Donne di città da una parte e contadine dall’altra, unite per lo stesso motivo: combattere la povertà e cambiare Governo. Non è un caso comunque se dietro alle proteste di Cuba troviamo molte personalità e figure femminili: secondo Elva Orozco Mendoza, professoressa di scienze politiche alla University of Connecticut, le donne hanno dominato la resistenza in tutta l’America Latina. «Le madri sentono gli effetti che certe politiche o certe inazioni del Governo potrebbero avere sui loro figli; e per questo le persone pensano che la loro sia una lotta legittima» ha spiegato Orozco Mendoza ad Aljazeera.

E parlando di figli, non si può non nominare loro: le madri del barrio, costrette a vivere in una condizione di povertà quasi assoluta e impossibilitate a nutrire i propri figli. La disperazione di queste donne ha raggiunto livelli talmente insopportabili che, per farsi sentire, hanno decido di bloccare le autostrade insieme ai loro figli, formando lunghe catene umane; in altri casi, invece, camminano per le strade sbattendo pentole fino a quando non ritorna disponibile l’elettricità.

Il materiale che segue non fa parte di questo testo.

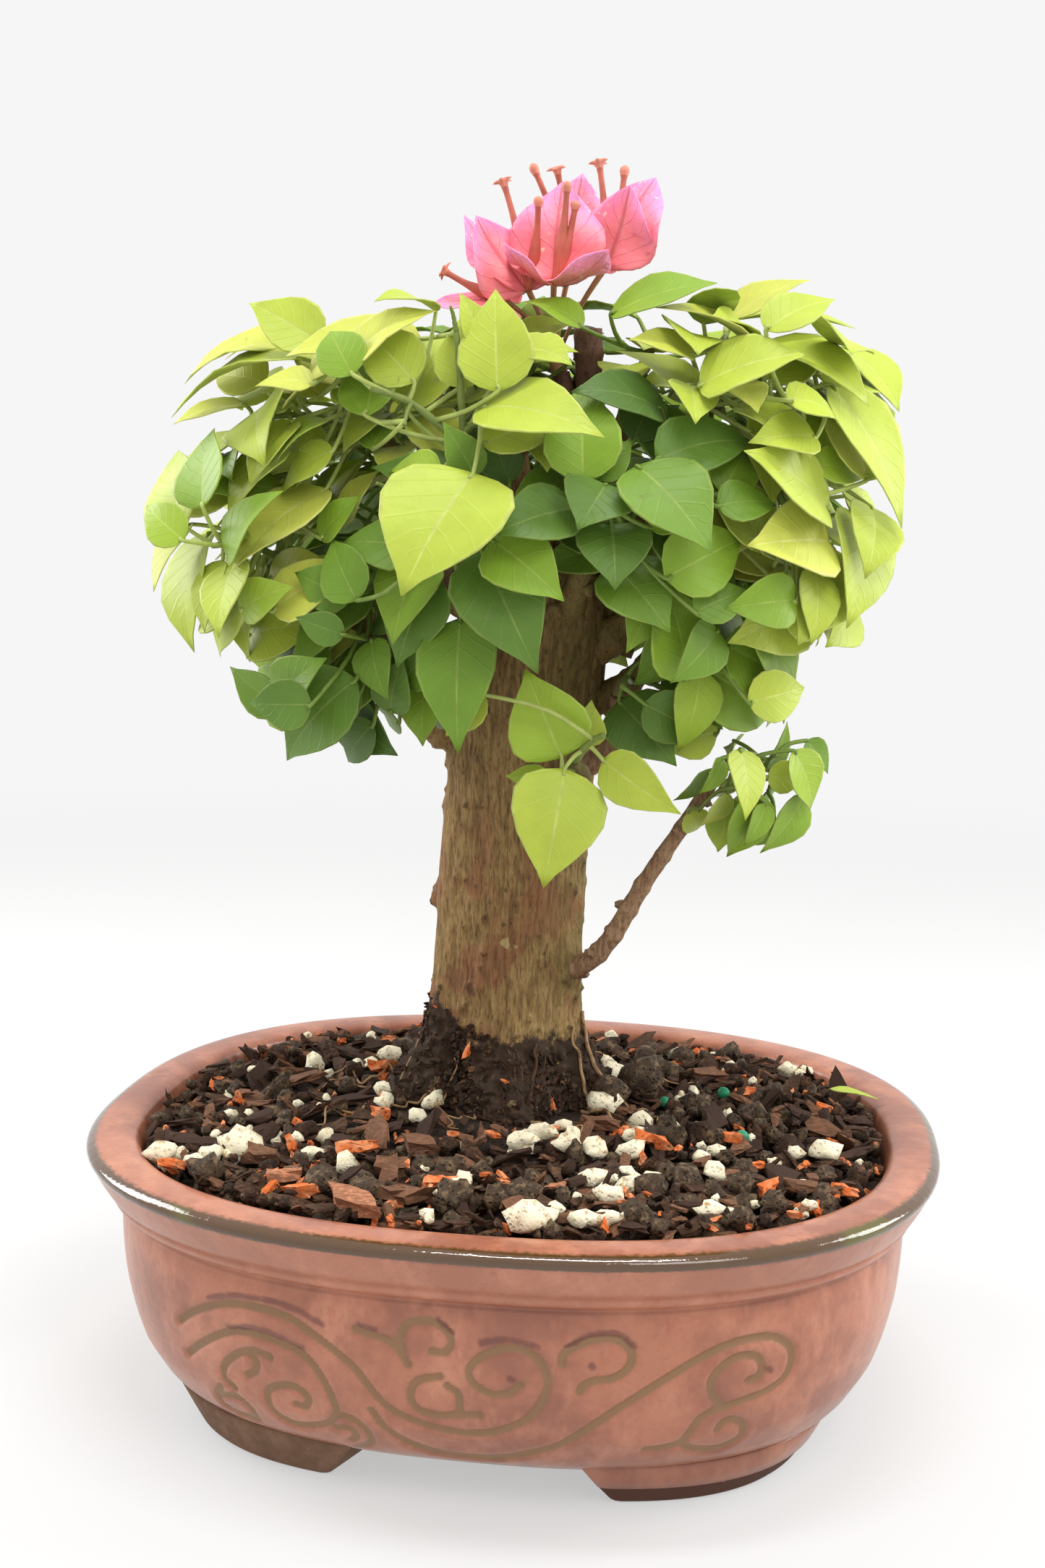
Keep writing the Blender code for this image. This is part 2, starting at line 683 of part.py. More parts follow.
def crosses_itself(bm):
    """Whether two triangles of the bmesh that share no corner meet."""
    bmesh.ops.triangulate(bm, faces=bm.faces)
    bm.faces.ensure_lookup_table()
    tree = BVHTree.FromBMesh(bm)
    return any(not set(bm.faces[i].verts) & set(bm.faces[j].verts) for i, j in tree.overlap(tree))


def inside_space(bm, centre, half_sizes):
    """Whether a bmesh is in its mass's egg-shaped space, and leaves the front to others."""
    for vert in bm.verts:
        away = vert.co - centre
        if sum((away[k] / half_sizes[k]) ** 2 for k in range(3)) > 1:
            return False
        if vert.co.y < FRONT_LIMIT:
            return False
        if all(low < value < high for value, (low, high) in zip(vert.co, OPEN_FRONT)):
            return False
    return True


def spread(centre, half_sizes, count, layers, cover):
    """Points spread by the golden angle over the side of an egg-shaped space that faces out.

    layers says how far out each point lies in turn, and cover how far round they go.
    """
    outward = crown_outward(centre)
    across = outward.orthogonal().normalized()
    other = outward.cross(across)
    points = []
    for i in range(count):
        height = 1 - (i + 0.5) / count * cover
        radius = math.sqrt(max(0.0, 1 - height * height))
        turn = GOLDEN_ANGLE * i
        point = outward * height + (across * math.cos(turn) + other * math.sin(turn)) * radius
        layer = layers[i % len(layers)]
        points.append(centre + Vector([point[k] * half_sizes[k] for k in range(3)]) * layer)
    return points


def nodes_behind(shoots, shape, used):
    """The shoots' nodes that a stalk can reach a blade from behind from, the nearest first."""
    base, heading = shape[:2]
    nodes = []
    for shoot in shoots:
        for first, second in zip(shoot[1:], shoot[2:]):
            for step in range(NODES_PER_STRETCH):
                node = first.lerp(second, (step + 0.5) / NODES_PER_STRETCH)
                stalk = base - node
                if STALK_SHORTEST < stalk.length < stalk.dot(heading) / STALK_ALONG:
                    crowding = sum(NODE_CROWDING for other in used if (other - node).length < NODE_SPACING)
                    nodes.append((stalk.length + crowding, node))
    return [node for _, node in sorted(nodes, key=lambda item: item[0])][:NODE_TRIES]


def arched_shape(foot, tip, width, face, bend):
    """The shape of a blade whose two ends are given: an arch between them, facing one way."""
    chord = tip - foot
    across = chord.normalized()
    face = (face - across * face.dot(across)).normalized()
    half_bend = bend / 2
    heading = across * math.cos(half_bend) + face * math.sin(half_bend)
    face = face * math.cos(half_bend) - across * math.sin(half_bend)
    return foot, heading, face, chord.length * half_bend / math.sin(half_bend), width, bend


def leading_shape(foot, tip, width):
    """The shape of a leading leaf, which faces out of the crown and to the light."""
    foot, tip = Vector(foot), Vector(tip)
    return arched_shape(foot, tip, width, crown_outward((foot + tip) / 2) + LIGHT, LEADING_BEND)


def leaf_measures(foot, hub, length, rng):
    """The measures of one leaf, all drawn before any is tried."""
    return {
        "foot": foot,
        "away": (foot - hub).normalized(),
        "length": length * rng.uniform(0.84, 1.1),
        "bend": math.radians(rng.uniform(30, 65)),
        "width": rng.uniform(0.94, 1.08),
        "drift": Vector([rng.uniform(-1, 1) for _ in range(3)]),
    }


def fit_leaf(leaf, attempt):
    """The leaf's shape at one attempt: each turns it further to either side, and shortens it."""
    outward = crown_outward(leaf["foot"])
    down = -UP + outward * outward.z
    heading = down * 0.55 + outward * 0.35 + leaf["away"] * 0.6 + leaf["drift"] * 0.25
    face = (outward + LIGHT + leaf["drift"] * 0.25).normalized()
    swing = 0.3 * attempt * (-1) ** attempt
    heading = Matrix.Rotation(swing, 3, face) @ heading
    heading = (heading - face * face.dot(heading) * 0.5).normalized()
    face = (face - heading * face.dot(heading)).normalized()
    length = leaf["length"] * (1 - 0.03 * attempt)
    return leaf["foot"] - heading * length * 0.1, heading, face, length, leaf["width"], leaf["bend"]


def bough_end(bough):
    """A point just clear of a bough's tip, the direction the bough ends in, and its radius."""
    _, _, route, _, radius = next(limb for limb in BOUGHS if limb[0] == bough)
    points = curve_points(route, 2)
    out = (points[-1] - points[-2]).normalized()
    return points[-1] + out * GAP, out, radius


def grow_stem(bough, centre):
    """The points of a mass's stem, from its bough's tip to its first fork, and its radius."""
    foot, out, radius = bough_end(bough)
    crotch = foot + out * 3 + (centre - foot) * 0.3
    return [foot, foot + out * 2.5, crotch], radius * 0.85


def grow_shoots(stem, centre, half_sizes, count, others):
    """The shoots that branch from a stem, each shortened until it is clear of its neighbours."""
    shoots = []
    for number, end in enumerate(spread(centre, half_sizes, count, (0.5,), 1.2)):
        start = stem[1].lerp(stem[2], 0.3 + 0.7 * (number + 1) / count)
        for reach in (1.0, 0.75, 0.5):
            shoot_end = start.lerp(end, reach)
            middle = start.lerp(shoot_end, 0.55) + UP * 0.10 * (shoot_end - start).length
            points = curve_points((start, middle, shoot_end), 2)
            test = tube_bmesh(points, SHOOT_FOOT + CLEARANCE, SHOOT_END + CLEARANCE)
            clear = others.clear_of(test)
            test.free()
            if clear:
                shoots.append(points)
                break
    return shoots


def place_leaf(node, shape, others, leaves, twigs, space):
    """Whether a leaf fits at its node: in its space, clear of limbs, twigs and other leaves.

    Where it does, it is remembered among the leaves.
    """
    solid = leaf_bmesh(node, *shape)
    blade = leaf_bmesh(None, *shape, grow=CLEARANCE)
    whole = leaf_bmesh(node, *shape, grow=CLEARANCE)
    fits = not crosses_itself(solid) and (space is None or inside_space(blade, *space))
    fits = fits and others.clear_of(whole) and leaves.clear_of(whole) and twigs.clear_of(blade)
    if fits:
        leaves.add(whole)
    for bm in (solid, blade, whole):
        bm.free()
    return fits


def make_mass(row, order, others, finishes, group):
    """One mass: a stem from its bough's tip, shoots, and leaves, fused into one solid."""
    name, bough, centre, half_sizes, shoot_count, leaf_count, leaf_length, tint = row
    rng = random.Random(SEED * 100 + order)
    centre, half_sizes = Vector(centre), Vector(half_sizes)
    finish = finishes[tint]
    reserved, own = Pieces(), Pieces()
    for other_name, leading in LEADING_LEAVES.items():
        for leaf in leading:
            blade = leaf_bmesh(None, *leading_shape(*leaf), grow=CLEARANCE)
            (own if other_name == name else reserved).add(blade)
    reserved.placed.extend(others.placed)
    own.placed.extend(reserved.placed)
    stem_points, stem_radius = grow_stem(bough, centre)
    stem = make_solid(name, tube_bmesh(stem_points, stem_radius, STEM_END, LIMB_SIDES), finish, group)
    pieces = make_collection(name + "_pieces")
    leaves, twigs = Pieces(), Pieces()
    shoots = grow_shoots(stem_points, centre, half_sizes, shoot_count, own)
    for points in shoots:
        solid = tube_bmesh(points, SHOOT_FOOT, SHOOT_END)
        twigs.add(solid)
        make_solid("twig", solid, finish, pieces)
    branches = [stem_points, *shoots]
    tries = [(others, None, [leading_shape(*leaf)]) for leaf in LEADING_LEAVES.get(name, ())]
    for foot in spread(centre, half_sizes, leaf_count, LEAF_LAYERS, LEAF_COVER):
        leaf = leaf_measures(foot, stem_points[2], leaf_length, rng)
        shapes = [fit_leaf(leaf, attempt) for attempt in range(LEAF_TRIES)]
        tries.append((reserved, (centre, half_sizes), shapes))
    fitted = []
    for neighbours, space, shapes in tries:
        used = [node for node, _ in fitted]
        places = ((node, shape) for shape in shapes for node in nodes_behind(branches, shape, used))
        for node, shape in places:
            if place_leaf(node, shape, neighbours, leaves, twigs, space):
                fitted.append((node, shape))
                break
    for node, shape in fitted:
        make_solid("leaf", leaf_bmesh(node, *shape), finish, pieces)
    others.add(stem)
    fuse(stem, pieces)
    others.placed.extend(twigs.placed + leaves.placed)
    print(f"{name}: {len(fitted)} leaves, {len(stem.data.polygons)} triangles")
    return len(fitted)


def make_blossom(finish, group):
    """The spray of blooms: each has three bracts round its slim tubes."""
    start, out, radius = bough_end(BLOSSOM_BOUGH)
    root, fork = start + out * (FORK_RISE - 2), start + out * FORK_RISE
    stem = make_solid("blossom", tube_bmesh([start, fork], radius * 0.85, 1.2), finish, group)
    pieces = make_collection("blossom_pieces")
    for foot, bracts, tubes in BLOOMS:
        foot = Vector(foot)
        lean = sum((Vector(tip) for tip, _, _ in bracts), Vector()) / len(bracts) - foot
        lean = (lean.normalized() + UP * 0.5).normalized()
        stalk = tube_bmesh([root, fork.lerp(foot, 0.5) + UP, foot + lean * 2], *PEDICEL_RADII)
        make_solid("pedicel", stalk, finish, pieces)
        for tip, width, inside in bracts:
            out = (Vector(tip) - foot).normalized()
            shape = arched_shape(foot + out * BRACT_SPREAD, Vector(tip), width, Vector(inside), BRACT_BEND)
            make_solid("bract", leaf_bmesh(None, *shape), finish, pieces)
        for tip in tubes:
            solid = tube_bmesh([foot + lean, Vector(tip)], TUBE_RADIUS, TUBE_RADIUS * 1.3)
            make_solid("tube", solid, finish, pieces)
    fuse(stem, pieces)
    print(f"blossom: {len(stem.data.polygons)} triangles")
    return stem


def main():
    clear_scene()
    group = make_collection("bougainvillea_bonsai")
    finishes = {name: make_finish(name) for name in FINISHES}
    pot = make_pot(group, finishes["glaze"])
    soil = make_soil(group, finishes["soil"])
    limbs = make_limbs(group, finishes["bark"])
    blossom = make_blossom(finishes["bract"], group)
    others = Pieces()
    for obj in (pot, soil, blossom, *limbs.values()):
        others.add(obj)
    leaf_finishes = [finishes[name] for name in LEAF_FINISHES]
    leaves = sum(make_mass(row, order, others, leaf_finishes, group) for order, row in enumerate(MASSES))
    stand = bpy.data.objects.new("bonsai", None)
    group.objects.link(stand)
    solids = [obj for obj in group.objects if obj.type == "MESH"]
    for obj in solids:
        obj.parent = stand
        obj.data.shade_flat()
        obj.data.calc_loop_triangles()
    print(f"{leaves} leaves, {sum(len(obj.data.loop_triangles) for obj in solids)} triangles in all")


main()
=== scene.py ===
# %% [markdown]
# # A bougainvillea bonsai in its glazed pot
#
# This lesson dresses a small potted tree. The solids of the pot, the soil, the trunk, the boughs and
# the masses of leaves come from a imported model, which we call the frame. They already have their
# true size and place, so here we only make what the eye wants: glaze with a carved scroll, grit,
# bark, several hundred leaves and the pink blossom. Everything is worked out in millimetres and
# turned into Blender's metres when a piece is made.

import math
import random

import bmesh
import bpy
import numpy as np
from mathutils import Matrix, Vector, noise
from mathutils.bvhtree import BVHTree


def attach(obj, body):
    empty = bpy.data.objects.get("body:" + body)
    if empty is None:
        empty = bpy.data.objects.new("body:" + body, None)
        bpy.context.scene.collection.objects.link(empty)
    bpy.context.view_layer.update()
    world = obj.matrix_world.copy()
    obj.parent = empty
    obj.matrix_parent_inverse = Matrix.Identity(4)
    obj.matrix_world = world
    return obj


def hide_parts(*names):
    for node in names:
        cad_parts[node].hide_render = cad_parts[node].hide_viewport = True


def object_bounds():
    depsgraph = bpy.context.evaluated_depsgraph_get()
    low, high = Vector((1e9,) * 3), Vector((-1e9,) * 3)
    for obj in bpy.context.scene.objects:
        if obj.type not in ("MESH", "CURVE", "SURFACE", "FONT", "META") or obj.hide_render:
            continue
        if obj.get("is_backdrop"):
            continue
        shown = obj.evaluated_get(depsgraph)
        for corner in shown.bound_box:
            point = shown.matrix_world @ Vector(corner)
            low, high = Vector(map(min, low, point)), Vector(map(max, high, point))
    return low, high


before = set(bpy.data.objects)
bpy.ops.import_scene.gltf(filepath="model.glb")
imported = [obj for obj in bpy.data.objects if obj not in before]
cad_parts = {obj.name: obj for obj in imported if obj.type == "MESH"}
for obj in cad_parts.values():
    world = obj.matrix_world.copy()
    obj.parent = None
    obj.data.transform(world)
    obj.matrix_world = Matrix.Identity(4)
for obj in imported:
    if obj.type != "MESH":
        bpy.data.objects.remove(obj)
cad_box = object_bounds()
MM = 0.001
SEED = 16
UP = Vector((0, 0, 1))
cad_size = [round(value / MM, 1) for value in cad_box[1] - cad_box[0]]
print("solids:", len(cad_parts), "box in mm:", cad_size)

# %% [markdown]
# ## Small shapes, copied many times
#
# Blender is quick when a thousand stones are one mesh, and slow when they are a thousand objects.
# So a small shape is modelled once with bmesh, read into arrays, and copied with numpy. A heap
# collects the copies, and make_piece turns the heap into one object that rides on the frame.

# %% Heaps of copies


def arrays_of(bm):
    """A bmesh's points, faces and the material number of each face, as plain arrays."""
    bm.verts.index_update()
    points = np.array([vert.co[:] for vert in bm.verts])
    faces = [[vert.index for vert in face.verts] for face in bm.faces]
    slots = [face.material_index for face in bm.faces]
    bm.free()
    return points, faces, slots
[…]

Bisogna ritornare a quel luglio 2021, quando le proteste sono divampate, facendo arrestare oltre 1.000 persone tra cui anche i 3 figli di Elizabeth Leon. La donna, insieme ad altre madri de La Güinera, una delle periferie più povere e segregate della capitale cubana, con strade non lastricate e palazzi pericolanti, è scesa in strada e ha iniziato la sua battaglia per la liberazione dei suoi figli, secondo lei, incarcerati ingiustamente.

Non è la prima volta che a Cuba le donne sono impegnate in prima linea nelle proteste. Nel 2003 si formò il movimento di opposizione Damas de Blanco (Ladies in White) composto da mogli e parenti di dissidenti incarcerati e desaparecido: queste donne, ogni domenica, terminata la celebrazione religiosa, indossavano abiti bianchi che simboleggiavano la pace, per poi sfilare silenziosamente per le strade.

E così, ieri come oggi, sono le donne a portare avanti il dissenso a Cuba, in attesa che la loro condizione (e quella dei loro figli) migliori.